I am now lining up an increasing increasing amount of wedding work, not only off my own back but also assisting other excellent wedding photographers such as Martin Hillary and Stancliffe Studios and when I'm not worrying about living up to their expectations and keeping the good name of their businesses I like to relax by, well, erm... taking photos. Photography clubs and group shoots are great places to get some practice in and meet with other photographers and models. Recently I've been nipping along to Tally Ho Studios in Wigan for their "club nights" and would recommend any photographer interested in studio work to check out their facilities.
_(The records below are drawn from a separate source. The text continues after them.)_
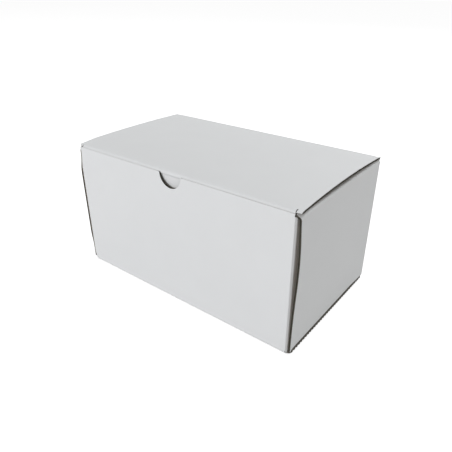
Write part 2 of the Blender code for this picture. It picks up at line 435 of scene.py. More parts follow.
class FoldedSheet:
    """The middle surface of a folded sheet of board, from which its papers and fluting are made."""

    def __init__(self, board: Board) -> None:
        """Start an empty sheet.

        Args:
            board: the board that it is cut from.
        """
        self.board = board
        self.mesh = bmesh.new()
        for name in POINT_LAYERS:
            self.mesh.verts.layers.float.new(name)
        self.mesh.faces.layers.int.new("bare")

    def layers(self) -> list[bmesh.types.BMLayerItem]:
        """Return the layers of the sheet's points: place, top and bottom."""
        return [self.mesh.verts.layers.float[name] for name in POINT_LAYERS]

    def add_grid(
        self,
        rows: Sequence,
        columns: Sequence,
        point: Callable[..., SheetPoint],
        keep: Callable[[int, int], bool] = lambda i, j: True,
        bare: Callable[[int], bool] = lambda i: False,
    ) -> None:
        """Add a grid of quads.

        Args:
            rows, columns: what the grid's lines are named by.
            point: gives the sheet's point at a row and a column.
            keep: drops a cell, named by its lower corner, where it returns False.
            bare: says of a row of cells that its outer paper is left off, so the dark layers beneath show as
                painted shade.
        """
        is_shade_bare = self.mesh.faces.layers.int["bare"]
        layers = self.layers()
        corners: dict[tuple[int, int], bmesh.types.BMVert] = {}

        def corner(i: int, j: int) -> bmesh.types.BMVert:
            """Return the vertex of a row and column, made at its first use.

            Args:
                i, j: the row's and the column's number.

            Returns:
                The vertex.
            """
            if (i, j) not in corners:
                co, *values = point(rows[i], columns[j])
                corners[i, j] = vertex = self.mesh.verts.new(co)
                for layer, value in zip(layers, values):
                    vertex[layer] = value
            return corners[i, j]

        for i in range(len(rows) - 1):
            for j in range(len(columns) - 1):
                if keep(i, j):
                    ring = (corner(i, j), corner(i, j + 1), corner(i + 1, j + 1), corner(i + 1, j))
                    self.mesh.faces.new(ring)[is_shade_bare] = int(bare(i))

    def close(self, outside: Triple, near: Triple) -> None:
        """Weld the panels and turn their normals to the printed side.

        Args:
            outside: the direction of the printed side at the reference place.
            near: the reference place.
        """
        bmesh.ops.remove_doubles(self.mesh, verts=self.mesh.verts, dist=WELD_DISTANCE)
        bmesh.ops.recalc_face_normals(self.mesh, faces=self.mesh.faces)
        place = Vector(near)
        reference = min(self.mesh.faces, key=lambda face: (face.calc_center_median() - place).length)
        if reference.normal.dot(Vector(outside)) < 0:
            bmesh.ops.reverse_faces(self.mesh, faces=self.mesh.faces)
        self.mesh.normal_update()
        self.mesh.verts.index_update()

    def papers(self, name: str) -> bpy.types.Object:
        """Return the sheet's outer and inner papers as one object, each a thin closed shell.

        Args:
            name: the object's name.

        Returns:
            The object, with its faces' material indices in the order of Coat.
        """
        place, top, bottom = self.layers()
        paper, hollow = self.board.paper, self.board.hollow
        bare = self.mesh.faces.layers.int["bare"]
        vertices = list(self.mesh.verts)
        count = len(vertices)
        points: list[Vector] = []
        for layer, inset in ((top, 0.0), (top, -paper), (bottom, paper), (bottom, 0.0)):
            points += [v.co + v.normal * (v[layer] + inset) * v.calc_shell_factor() for v in vertices]
        faces: list[tuple[int, ...]] = []
        coats: list[int] = []
        # Faces flagged bare get no outer paper, so their dark cut paper shows as a strip of painted shade.
        for face in self.mesh.faces:
            ring = tuple(vertex.index for vertex in face.verts)
            for level, coat in enumerate((Coat.OUTER, Coat.CUT, Coat.CUT, Coat.KRAFT)):
                if not face[bare] or level > 1:
                    turned = ring if level % 2 == 0 else ring[::-1]
                    faces.append(tuple(level * count + index for index in turned))
                    coats.append(coat.value)
        for edge in self.mesh.edges:
            covered = [loop for loop in edge.link_loops if not loop.face[bare]]
            if len(covered) == 1:
                faces.append(rim(covered[0], 0, count))
            if edge.is_boundary:
                faces.append(rim(edge.link_loops[0], 2 * count, 3 * count))
        coats += [Coat.CUT.value] * (len(faces) - len(coats))
        used = sorted({index for face in faces for index in face})
        number = {index: i for i, index in enumerate(used)}
        faces = [tuple(number[index] for index in face) for face in faces]
        mesh = bpy.data.meshes.new(name)
        mesh.from_pydata([points[index] for index in used], [], faces)
        mesh.polygons.foreach_set("material_index", coats)
        under = [vertices[i % count] for i in used]
        pinches = [1 - max(0.0, (v[top] - v[bottom] - 2 * paper)) / hollow for v in under]
        store(mesh, {"flute_place": [v[place] for v in under], "pinch": pinches})
        return new_object(name, mesh)

    def shell(self, name: str) -> bpy.types.Object:
        """Return the sheet as one thin closed shell between its top and bottom.

        Args:
            name: the object's name.

        Returns:
            The object.
        """
        _, top, bottom = self.layers()
        vertices = list(self.mesh.verts)
        count = len(vertices)
        points = [v.co + v.normal * v[level] for level in (top, bottom) for v in vertices]
        faces = []
        for face in self.mesh.faces:
            ring = tuple(vertex.index for vertex in face.verts)
            faces += [ring, tuple(count + index for index in reversed(ring))]
        faces += [rim(edge.link_loops[0], 0, count) for edge in self.mesh.edges if edge.is_boundary]
        mesh = bpy.data.meshes.new(name)
        mesh.from_pydata(points, [], faces)
        return new_object(name, mesh)

    def flat_depth(self, edge: bmesh.types.BMEdge) -> float:
        """Return how far in from a cut edge the sheet stays flat.

        Args:
            edge: the cut edge.

        Returns:
            The depth, which is followed for a few millimetres at most.
        """
        loop = edge.link_loops[0]
        normal = loop.face.normal.copy()
        depth = 0.0
        while depth < FLAT_REACH and loop.face.normal.dot(normal) > FLAT_COSINE:
            opposite = loop.link_loop_next.link_loop_next
            depth += (middle_of(opposite.edge) - middle_of(loop.edge)).length
            if opposite.edge.is_boundary:
                break
            loop = opposite.link_loop_radial_next
        return depth - self.board.paper

    def rails(self, name: str) -> bpy.types.Object:
        """Return the sheet's cut edges as a mesh of edges, with what the fluting needs at each point.

        Args:
            name: the object's name.

        Returns:
            The object. Its attributes are inward and across, two directions, and place, slope, centre
            and swing, which give the fluting's wave, and room, how deep it may go.
        """
        place, top, bottom = self.layers()
        vertices = list(self.mesh.verts)
        swings = [(vertex[top] - vertex[bottom]) / 2 - self.board.crest_inset for vertex in vertices]
        inward: dict[int, Vector] = {}
        grade: dict[int, Vector] = {}
        room: dict[int, float] = {}
        edges: list[tuple[int, int]] = []
        for edge in self.mesh.edges:
            start, end = edge.verts
            if not edge.is_boundary or min(swings[start.index], swings[end.index]) < LEAST_SWING:
                continue
            depth = self.flat_depth(edge)
            if depth < LEAST_ROOM:
                continue
            face = edge.link_faces[0]
            along = (end.co - start.co).normalized()
            into = face.normal.cross(along)
            if into.dot(face.calc_center_median() - start.co) < 0:
                into = -into
            far = max(face.verts, key=lambda vertex: (vertex.co - start.co).dot(into))
            along_grade = (end[place] - start[place]) / max((end.co - start.co).length, WELD_DISTANCE)
            step = far.co - start.co
            into_grade = (far[place] - start[place] - along_grade * step.dot(along)) / step.dot(into)
            for index in (start.index, end.index):
                room[index] = min(room.get(index, depth), depth)
                inward[index] = inward.get(index, Vector()) + into
                grade[index] = grade.get(index, Vector()) + (along * along_grade + into * into_grade)
            edges.append((start.index, end.index))
        number = {index: i for i, index in enumerate(inward)}
        used = [vertices[index] for index in number]
        mesh = bpy.data.meshes.new(name)
        mesh.from_pydata([vertex.co for vertex in used], [(number[a], number[b]) for a, b in edges], [])
        for index, total in inward.items():
            if total.length > 1:
                inward[index] = total * 2 / max(total.length_squared, 1.0)
        values = {
            "place": [vertex[place] for vertex in used],
            "slope": [(grade[index] / 2).dot(inward[index]) for index in number],
            "centre": [(vertex[top] + vertex[bottom]) / 2 for vertex in used],
            "swing": [swings[index] for index in number],
            "room": [room[index] for index in number],
        }
        store(mesh, values)
        for key, vectors in (("inward", list(inward.values())), ("across", [v.normal for v in used])):
            flat = [part for vector in vectors for part in vector]
            mesh.attributes.new(key, "FLOAT_VECTOR", "POINT").data.foreach_set("vector", flat)
        return new_object(name, mesh, shaded=False)


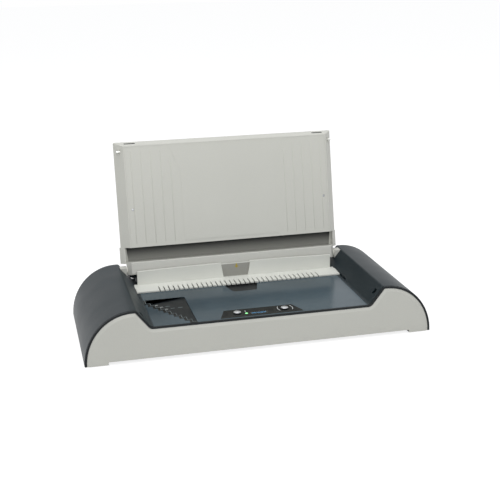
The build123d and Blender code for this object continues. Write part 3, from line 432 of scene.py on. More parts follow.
@dataclass(frozen=True)
class GlowingLamp(Finish):
    """Small diffused lamp, brightest at its middle."""

    glow: float = 0.75

    def paint(self, recipe: Recipe) -> None:
        """Light the tinted body from inside, with a faint change over it."""
        cloud = recipe.noise(1.2, 2.0)
        tint = recipe.ramp(cloud, [(0.3, shaded(self.colour, 0.9)), (0.7, shaded(self.colour, 1.1))])
        recipe.shade(Base_Color=tint, Roughness=self.rough, Emission_Color=tint,
                     Emission_Strength=recipe.level(cloud, self.glow * 0.85, self.glow))


@dataclass(frozen=True)
class CircuitBoard(Finish):
    """Solder mask over copper tracks, with bare tinned pads."""

    track_mm: float = 2.6
    pad_mm: float = 5.0

    def paint(self, recipe: Recipe) -> None:
        """Lay crossing tracks that show through the mask, and round pads between them."""
        bend = recipe.noise(16.0, 0.0)
        tracks = []
        for direction in ("X", "Y"):
            wave = recipe.add("TexWave", {"Vector": recipe.place, "Scale": 0.32 / (self.track_mm * MM),
                                          "Distortion": 0.0}, bands_direction=direction)
            tracks.append(recipe.math("GREATER_THAN", wave.outputs["Fac"], 0.72))
        side = recipe.math("GREATER_THAN", bend, 0.5)
        track = recipe.add("Mix", {0: side, 2: tracks[0], 3: tracks[1]}).outputs[0]
        mask = recipe.mixed(track, self.colour, shaded(self.colour, 1.45))
        spots = recipe.add("TexVoronoi", {"Vector": recipe.place, "Scale": 1 / (self.pad_mm * MM)})
        pad = recipe.math("LESS_THAN", spots.outputs["Distance"], 0.13)
        recipe.shade(Base_Color=recipe.mixed(pad, mask, (196, 192, 180)), Metallic=pad,
                     Roughness=self.rough, Coat_Weight=0.3, Coat_Roughness=0.2)
        recipe.relief(recipe.math("ADD", track, pad), 0.05, 0.7)


@dataclass(frozen=True)
class Banded(Finish):
    """Material wound or laid in parallel turns: coil tape, foil tracks or ribbon wires."""

    second: Colour = (0, 0, 0)
    pitch_mm: float = 2.0
    direction: str = "X"
    share: float = 0.5
    metallic: float = 0.0
    depth_mm: float = 0.1

    def paint(self, recipe: Recipe) -> None:
        """Lay the turns, each with a slight shade of its own."""
        wave = recipe.add("TexWave", {"Vector": recipe.place, "Scale": 0.314 / (self.pitch_mm * MM),
                                      "Distortion": 0.0}, bands_direction=self.direction).outputs["Fac"]
        low, high = shaded(self.colour, 0.92), shaded(self.colour, 1.06)
        first = recipe.mixed(recipe.noise(11.0, 3.0), low, high)
        turn = recipe.math("GREATER_THAN", wave, 1 - self.share)
        recipe.shade(Base_Color=recipe.mixed(turn, self.second, first), Metallic=self.metallic,
                     Roughness=recipe.level(recipe.noise(3.0), self.rough * 0.9, self.rough * 1.15))
        recipe.relief(wave, self.depth_mm, 0.6)


@dataclass(frozen=True)
class PressedBoard(Finish):
    """Pressed insulating board with light and dark flakes."""

    def paint(self, recipe: Recipe) -> None:
        """Lay flakes of three shades and a rough face."""
        cells = recipe.add("TexVoronoi", {"Vector": recipe.place, "Scale": 420.0})
        fac = recipe.math("MULTIPLY_ADD", recipe.noise(2.0, 4.0), 0.6,
                          recipe.math("MULTIPLY", cells.outputs["Distance"], 0.5))
        stops = [(0.2, shaded(self.colour, 0.8)), (0.5, self.colour), (0.8, shaded(self.colour, 1.1))]
        recipe.shade(Base_Color=recipe.ramp(fac, stops), Roughness=self.rough)
        recipe.relief(fac, 0.15, 0.6)


@dataclass(frozen=True)
class PrintedMark(Finish):
    """Screen-printed ink, thin enough for its edge to soften."""

    def paint(self, recipe: Recipe) -> None:
        """Lay ink with fine pinholes of a darker shade."""
        dots = recipe.noise(0.3, 2.0)
        ink = recipe.ramp(dots, [(0.25, shaded(self.colour, 0.86)), (0.5, self.colour)])
        recipe.shade(Base_Color=ink, Roughness=self.rough)
        recipe.relief(dots, 0.01, 0.4)


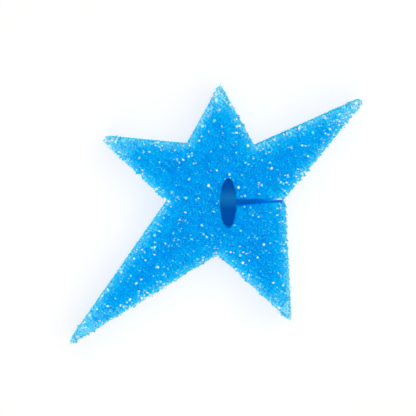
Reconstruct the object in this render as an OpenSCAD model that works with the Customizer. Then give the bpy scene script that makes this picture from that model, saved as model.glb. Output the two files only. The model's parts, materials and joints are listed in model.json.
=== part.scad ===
// A cleaning sponge: a lopsided five-armed star cut right through a slab of coarse
// open-cell foam. An upright oval slot goes through its middle, and the cut that
// let the blade in is left as a slit from the slot to the notch on the right.
// The star lies flat. X runs along its widest spread, Y up the page, Z out of it.
// Bearings are in degrees from +X, and reaches are from the middle of the slot.

/* [Slab] */
// Thickness of the foam slab
slab_t = 25; // [15:0.5:40]

/* [Right arm] */
// From the middle of the slot to the end of the arm
right_reach = 72.5; // [62:0.5:84]
// Direction of the arm
right_bearing = 37.5; // [32:0.5:42]
// Radius of the blunt end of the arm
right_tip_r = 1.3; // [0.6:0.1:2.5]

/* [Top arm] */
// From the middle of the slot to the end of the arm
top_reach = 50.5; // [42:0.5:60]
// Direction of the arm
top_bearing = 94; // [88:0.5:100]
// Radius of the blunt end of the arm
top_tip_r = 0.8; // [0.6:0.1:2.5]

/* [Left arm] */
// From the middle of the slot to the end of the arm
left_reach = 60; // [50:0.5:70]
// Direction of the arm
left_bearing = 152.5; // [146:0.5:159]
// Radius of the blunt end of the arm
left_tip_r = 1.6; // [0.6:0.1:2.5]

/* [Long lower left arm] */
// From the middle of the slot to the end of the arm
long_reach = 91; // [80:0.5:102]
// Direction of the arm
long_bearing = 221.5; // [216:0.5:227]
// Radius of the blunt end of the arm
long_tip_r = 0.9; // [0.6:0.1:2.5]

/* [Lower right arm] */
// From the middle of the slot to the end of the arm
lower_reach = 57; // [46:0.5:68]
// Direction of the arm
lower_bearing = 298; // [292:0.5:304]
// Radius of the blunt end of the arm
lower_tip_r = 0.8; // [0.6:0.1:2.5]

/* [Notches between the arms] */
// Middle of the slot to the notch between the right and top arms
upper_right_notch = 27; // [23:0.5:32]
// Direction of that notch
upper_right_notch_bearing = 65.5; // [61:0.5:70]
// Middle of the slot to the notch between the top and left arms
upper_left_notch = 31; // [26:0.5:37]
// Direction of that notch
upper_left_notch_bearing = 125; // [120:0.5:130]
// Middle of the slot to the notch between the left and long arms
left_notch = 26.5; // [21:0.5:32]
// Direction of that notch
left_notch_bearing = 178.5; // [173:0.5:184]
// Middle of the slot to the notch between the long and lower arms
bottom_notch = 22.5; // [18:0.5:28]
// Direction of that notch
bottom_notch_bearing = 258.5; // [253:0.5:264]
// Middle of the slot to the mouth of the slit, between the lower and right arms
mouth_notch = 24.5; // [18:0.5:30]
// Direction of the mouth of the slit
mouth_bearing = 4; // [0:0.5:8]
// Radius in the root of each notch
notch_r = 0.8; // [0.3:0.1:2]

/* [Slot and slit] */
// Width of the oval slot
slot_w = 7.2; // [4:0.1:10]
// Height of the oval slot
slot_h = 21.6; // [12:0.1:28]
// Height of the slit above the middle of the slot where the two meet
slit_rise = 1; // [-3:0.1:3]
// Width of the slit where it opens into the slot
slit_w = 1.5; // [0.6:0.1:2.5]
// Width of the slit at its mouth, where the foam springs shut
mouth_w = 0.6; // [0.3:0.1:1.5]
// Radius that wears onto the lip above the mouth
upper_lip_r = 1.2; // [0.4:0.1:3]
// Radius that wears onto the lip below the mouth
lower_lip_r = 2; // [0.4:0.1:3]

/* [Open cells] */
// Spacing of the large open cells on the two faces
cell_pitch = 9; // [7:0.25:14]
// Spacing of the large open cells on the cut walls
wall_cell_pitch = 10; // [7:0.25:14]
// Width across the smallest of these cells
cell_w_min = 1.4; // [0.8:0.1:1.8]
// Width across the largest of these cells
cell_w_max = 2.2; // [1.8:0.1:2.8]
// Depth of these cells
cell_depth = 1.1; // [0.5:0.1:2]
// Foam left between a cell and the nearest edge
cell_margin = 0.5; // [0.3:0.1:2]

/* [Hidden] */
foam_blue = [0.02, 0.62, 0.97];
arc_steps = 8;   // chords in a rounded tip or lip
root_steps = 4;  // chords in the root of a notch
oval_steps = 72; // chords in the oval slot
cell_sides = 6;  // a cut cell shows as a rough hexagon
past = 1;        // how far a cutter runs beyond a face
cell_seed = 41;
slit_root = [0, slit_rise];
mouth = polar(mouth_notch, mouth_bearing);
slit_side = side_of(mouth - slit_root);
lip_above = mouth + slit_side * mouth_w / 2;
lip_below = mouth - slit_side * mouth_w / 2;
root_above = slit_root + slit_side * slit_w / 2;
root_below = slit_root - slit_side * slit_w / 2;
// The rows of this list go round the star with the sun turned back, from the slit
// to the slit: the arm's reach, bearing and tip radius, and the notch on each side.
arms = [
    [right_reach, right_bearing, right_tip_r],
    [top_reach, top_bearing, top_tip_r],
    [left_reach, left_bearing, left_tip_r],
    [long_reach, long_bearing, long_tip_r],
    [lower_reach, lower_bearing, lower_tip_r],
];
roots = [
    lip_above,
    polar(upper_right_notch, upper_right_notch_bearing),
    polar(upper_left_notch, upper_left_notch_bearing),
    polar(left_notch, left_notch_bearing),
    polar(bottom_notch, bottom_notch_bearing),
    lip_below,
];
outline = star_outline();
outline_x = [for (p = outline) p.x];
outline_y = [for (p = outline) p.y];
middle = [min(outline_x) + max(outline_x), min(outline_y) + max(outline_y)] / 2;

function polar(r, a) = r * [cos(a), sin(a)];

// The unit vector a quarter turn to the left of v
function side_of(v) = [-v.y, v.x] / norm(v);

function bearing_of(v) = atan2(v.y, v.x);

// Points along an arc of a circle, from one bearing through a turn
function arc(centre, r, from, turn, steps) =
    [for (i = [0:steps]) centre + polar(r, from + turn * i / steps)];

// The corner at b, between a and c, rounded to radius r
function rounded(a, b, c, r, steps) =
    let (
        to_a = (a - b) / norm(a - b),
        to_c = (c - b) / norm(c - b),
        half = acos(to_a * to_c) / 2,
        centre = b + (to_a + to_c) / norm(to_a + to_c) * r / sin(half),
        from = bearing_of(b + to_a * r / tan(half) - centre),
        to = bearing_of(b + to_c * r / tan(half) - centre),
        turn = (to - from + 540) % 360 - 180
    )
    arc(centre, r, from, turn, steps);

function tip_centre(arm) = polar(arm[0] - arm[2], arm[1]);

// Bearing, from the tip's centre, of the point where a straight side from p meets it
function tangent_bearing(arm, p, side) =
    let (v = p - tip_centre(arm))
    bearing_of(v) + side * acos(arm[2] / norm(v));

function tangent_point(arm, p, side) =
    tip_centre(arm) + polar(arm[2], tangent_bearing(arm, p, side));

// An arm's blunt end, from the side that faces one notch to the side that faces the next
function tip(arm, before, after) =
    let (
        from = tangent_bearing(arm, before, 1),
        to = tangent_bearing(arm, after, -1),
        turn = (to - from + 720) % 360
    )
    arc(tip_centre(arm), arm[2], from, turn, arc_steps);

function tip_of(k) = tip(arms[k], roots[k], roots[k + 1]);

function notch_of(k) =
    rounded(
        tangent_point(arms[k], roots[k + 1], -1),
        roots[k + 1],
        tangent_point(arms[k + 1], roots[k + 1], 1),
        notch_r,
        root_steps
    );

// The whole edge of the star, down one side of the slit and back up the other
function star_outline() =
    let (last = len(arms) - 1)
    concat(
        rounded(root_above, lip_above, tangent_point(arms[0], lip_above, 1), upper_lip_r, arc_steps),
        [for (k = [0:last - 1]) each concat(tip_of(k), notch_of(k))],
        tip_of(last),
        rounded(tangent_point(arms[last], lip_below, -1), lip_below, root_below, lower_lip_r, arc_steps),
        [root_below, root_above]
    );

function oval(w, h) =
    [for (i = [0:oval_steps - 1]) let (a = 360 * i / oval_steps) [w / 2 * cos(a), h / 2 * sin(a)]];

function distance_to_side(p, a, b) =
    let (t = max(0, min(1, (p - a) * (b - a) / ((b - a) * (b - a)))))
    norm(p - a - t * (b - a));

function distance_to_edge(p, edge) =
    min([for (i = [0:len(edge) - 1]) distance_to_side(p, edge[i], edge[(i + 1) % len(edge)])]);

// True where a line from p along +X crosses the edge an odd number of times
function is_inside(p, edge) =
    let (
        crossings = [
            for (i = [0:len(edge) - 1])
                let (a = edge[i], b = edge[(i + 1) % len(edge)])
                if ((a.y > p.y) != (b.y > p.y)
                    && p.x < a.x + (b.x - a.x) * (p.y - a.y) / (b.y - a.y)) 1
        ]
    )
    len(crossings) % 2 == 1;

function is_clear(p, room, slot_edge) =
    is_inside(p, outline) && !is_inside(p, slot_edge)
    && distance_to_edge(p, outline) > room && distance_to_edge(p, slot_edge) > room;

// One cut-open foam cell, from a surface at z = 0 down into the foam
module open_cell(width, turn) {
    translate([0, 0, -cell_depth])
        rotate(turn)
            cylinder(h = cell_depth + past, d = width, $fn = cell_sides);
}

// Cells scattered over one face: a grid of them, each moved, sized and turned by chance
module face_cells(seed) {
    slot_edge = oval(slot_w, slot_h);
    columns = ceil((max(outline_x) - min(outline_x)) / cell_pitch);
    rows = ceil((max(outline_y) - min(outline_y)) / cell_pitch);
    count = (columns + 1) * (rows + 1);
    stray = cell_pitch * 0.32;
    dx = rands(-stray, stray, count, seed);
    dy = rands(-stray, stray, count, seed + 1);
    width = rands(cell_w_min, cell_w_max, count, seed + 2);
    turn = rands(0, 360 / cell_sides, count, seed + 3);
    for (i = [0:columns], j = [0:rows]) {
        n = i * (rows + 1) + j;
        p = [min(outline_x) + i * cell_pitch + dx[n], min(outline_y) + j * cell_pitch + dy[n]];
        if (is_clear(p, width[n] / 2 + cell_margin, slot_edge))
            translate(p) open_cell(width[n], turn[n]);
    }
}

// Cells along the cut wall that runs from a to b, with the foam on its left
module wall_cells(a, b, seed) {
    columns = floor((norm(b - a) - cell_w_max) / wall_cell_pitch);
    rows = max(1, floor((slab_t - cell_w_max) / wall_cell_pitch));
    pitch_x = norm(b - a) / (columns + 1);
    pitch_z = slab_t / rows;
    count = max(1, (columns + 1) * rows);
    stray = min(pitch_x, pitch_z) / 2 - cell_w_max / 2 - cell_margin;
    dx = rands(-stray, stray, count, seed);
    dz = rands(-stray, stray, count, seed + 1);
    width = rands(cell_w_min, cell_w_max, count, seed + 2);
    turn = rands(0, 360 / cell_sides, count, seed + 3);
    translate(a)
        rotate(bearing_of(b - a))
            for (i = [0:columns], j = [0:rows - 1]) {
                n = i * rows + j;
                translate([(i + 0.5) * pitch_x + dx[n], 0, (j + 0.5) * pitch_z + dz[n]])
                    rotate([90, 0, 0])
                        open_cell(width[n], turn[n]);
            }
}

module star_sponge() {
    last = len(arms) - 1;
    color(foam_blue)
        translate(-middle)
            difference() {
                linear_extrude(slab_t) polygon(outline);
                translate([0, 0, -past])
                    linear_extrude(slab_t + 2 * past) polygon(oval(slot_w, slot_h));
                translate([0, 0, slab_t]) face_cells(cell_seed);
                mirror([0, 0, 1]) face_cells(cell_seed + 10);
                for (k = [0:last]) {
                    wall_cells(roots[k], tangent_point(arms[k], roots[k], 1), cell_seed + 20 + k);
                    wall_cells(tangent_point(arms[k], roots[k + 1], -1), roots[k + 1], cell_seed + 30 + k);
                }
            }
}

star_sponge();
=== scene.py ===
"""A cleaning sponge cut as a lopsided star from a slab of coarse open-cell foam.

The foam is made as the real one is: a net of struts whose four-way joints stand on the
corners of 14-sided cells. The net is cut off at the star's faces and walls, and only its
outer cells are modelled. Behind them stands a closed heart of the same foam, which draws
in towards the tips, where the foam is thin enough to let the light through. A few cells
keep a thin glossy film in a window, and the films' white colour is a painted glint. The
foam's colours hold painted light and shade: paler near its edges and tips, deeper farther in.
"""
import json
import math

import bmesh
import bpy
import numpy as np
from mathutils import Euler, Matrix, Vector
from mathutils.geometry import delaunay_2d_cdt


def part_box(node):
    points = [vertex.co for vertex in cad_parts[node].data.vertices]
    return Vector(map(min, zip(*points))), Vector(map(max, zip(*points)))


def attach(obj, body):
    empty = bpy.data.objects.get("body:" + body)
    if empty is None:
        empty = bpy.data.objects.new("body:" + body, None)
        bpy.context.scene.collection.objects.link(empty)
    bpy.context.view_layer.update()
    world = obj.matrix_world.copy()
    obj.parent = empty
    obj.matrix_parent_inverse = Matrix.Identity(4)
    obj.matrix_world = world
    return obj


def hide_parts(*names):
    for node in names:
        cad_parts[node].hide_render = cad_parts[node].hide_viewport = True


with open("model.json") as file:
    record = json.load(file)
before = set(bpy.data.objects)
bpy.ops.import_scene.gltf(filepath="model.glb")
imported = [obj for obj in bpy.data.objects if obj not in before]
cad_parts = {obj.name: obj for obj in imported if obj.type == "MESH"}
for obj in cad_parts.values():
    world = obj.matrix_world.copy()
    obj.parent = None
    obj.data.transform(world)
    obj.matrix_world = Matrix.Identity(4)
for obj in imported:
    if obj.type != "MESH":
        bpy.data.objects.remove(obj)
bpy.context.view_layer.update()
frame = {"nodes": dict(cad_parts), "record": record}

MM = 0.001
NODE = "star_sponge"
BODY = "root"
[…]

When you get over the initial awkwardness of working in front of your peers the opportunity exists to practice and hone techniques and improve skills that can be applied to all assignments.
One of my main areas of interest recently has been lighting so I've built up an array of studio lights and also have been experimenting with Nikon's Creative Lighting System (CLS) to extend my photography repertoire. This is all going very well except recently I've had a few frustrating shoots when I just couldn't get the atmosphere from the shot that I was after. It was then that I realised what I needed to do was put this technology to one side and concentrate instead on composition and interaction with my model. My model on this shoot was the very patient Nicey. You can see one of the resulting images from that shoot here in this post. Notice the leading lines directing focus to Nicey and this is further enhanced by zooming my lens as far as it would go (70mm) and opening my aperture as wide as possible (f2.8) to get a shallow depth of field that kept Nicey nicely in focus and the clutter nicely out of focus. Because there was less technology being dealt with that gave me more opportunity to get to know Nicey a bit better and focus on the pose and the look for the shot. Now the resulting image is not what you'd consider a traditional beauty shot but I love it all the same because of its impact and character that comes through as a result.
Oh yes, and the lighting? Just evening light in a completely shaded corner giving me vary flat unteresting light which in this instance didn't let the shot down at all.